As I wrote earlier this week, “The defining gamble of Rubio’s bid is that…mainstream conservative voters will ultimately consolidate around him, even though he has planted himself conspicuously to their right.” That gamble failed spectacularly in New Hampshire. And now Rubio, who most GOP leaders hoped would unify mainstream conservatives against Trump and Cruz, faces the risk that he will be pushed to the margins of the race in South Carolina by Bush, who is well-organized there.

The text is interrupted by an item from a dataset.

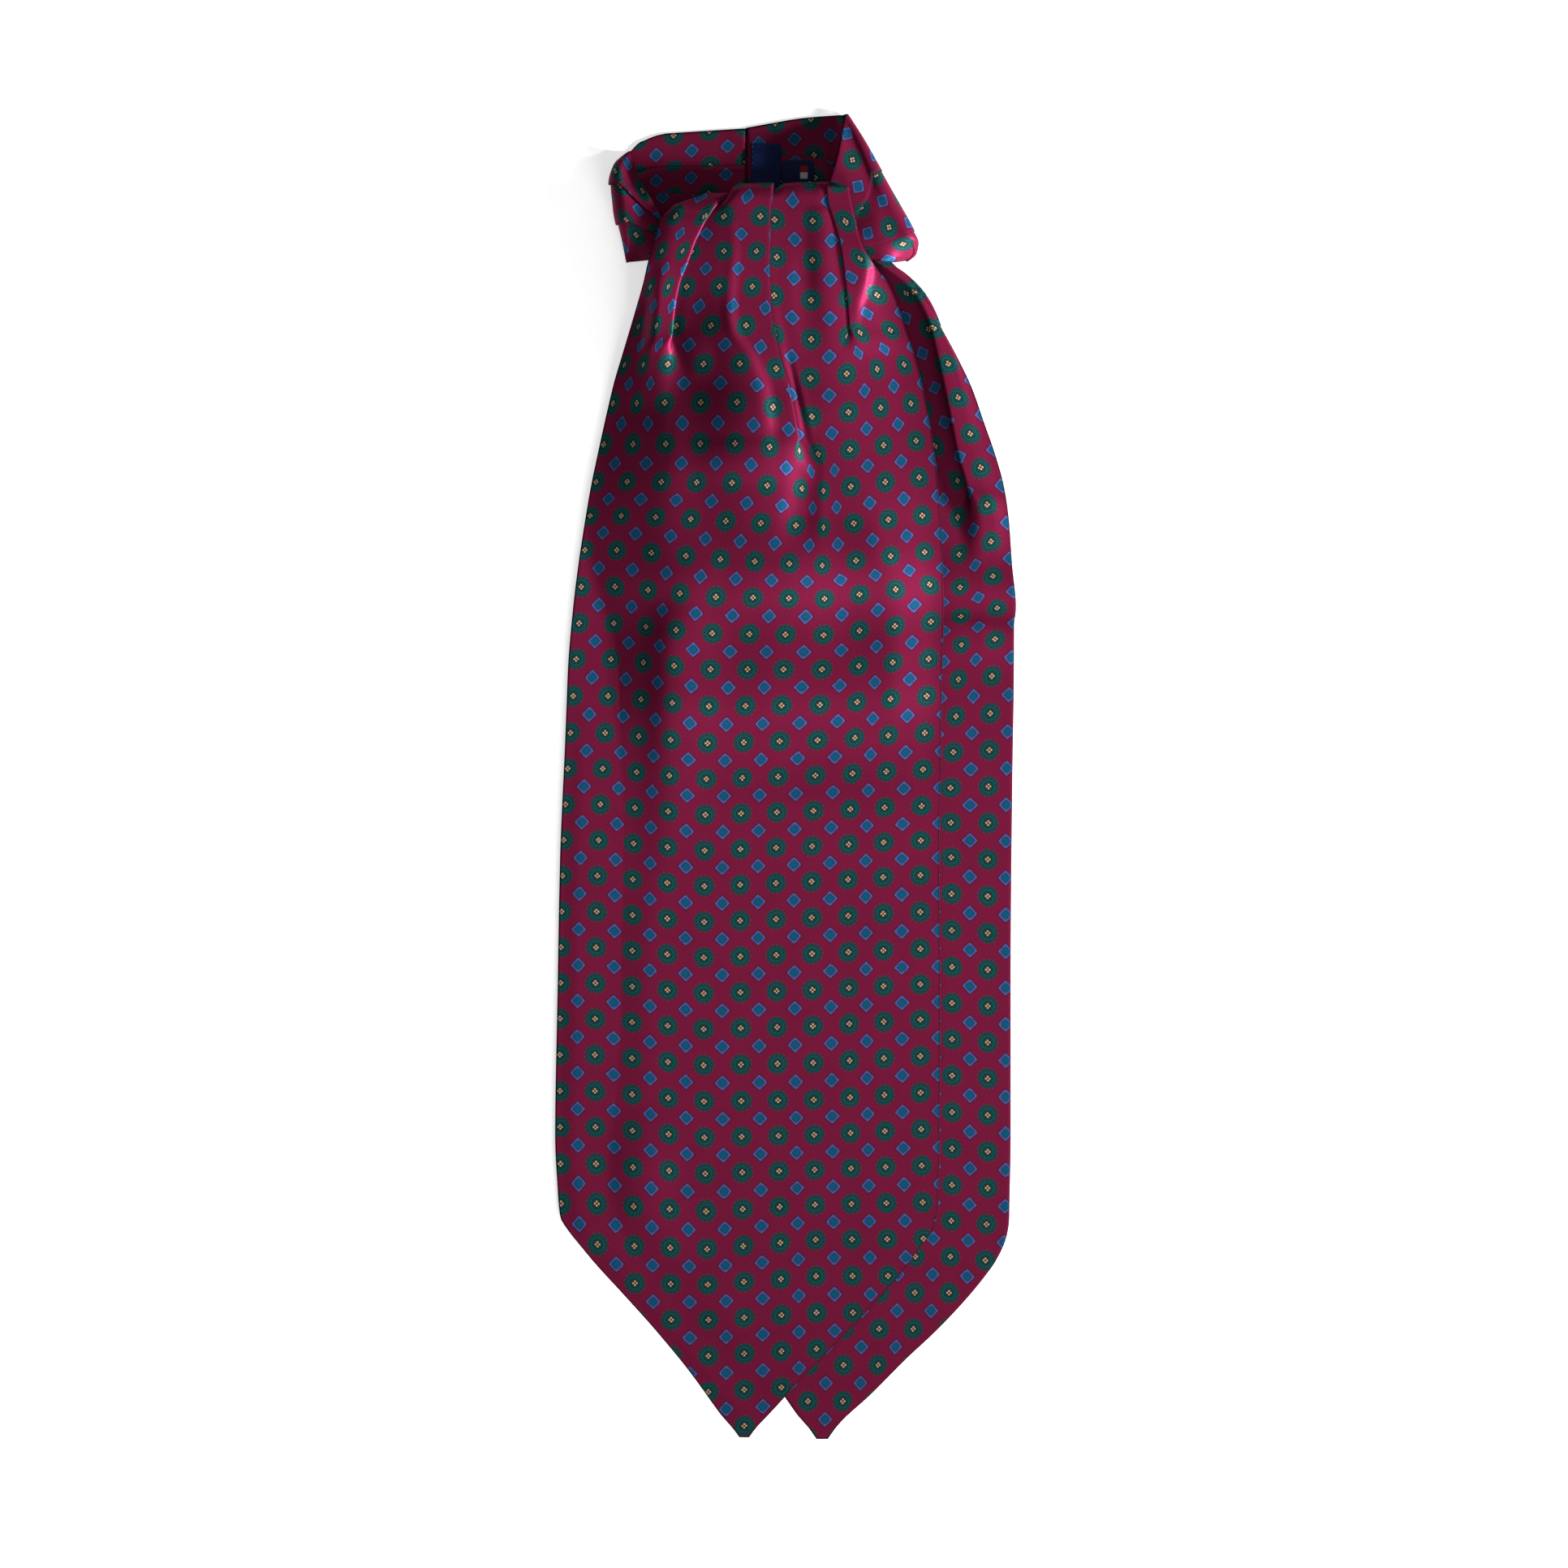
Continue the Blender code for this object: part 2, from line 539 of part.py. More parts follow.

However improbable it seemed even in January, South Carolina offers Bush an opportunity to begin consolidating the mostly upscale mainstream conservative voters most resistant to Trump and Cruz. Yet even with Christie likely to exit the race soon, the continued inability of anyone to fully unify that wing of the party only benefits Cruz and especially Trump—who has displayed a much wider reach across the party than any of his opponents. After Rubio’s epic fail in New Hampshire, the center-right, white-collar GOP faction that picked John McCain and Mitt Romney as the party’s last two nominees remains without a clear choice. And that increases the odds the party will nominate Cruz or Trump, the two candidates most Republican strategists believe would face the toughest climb in the general election.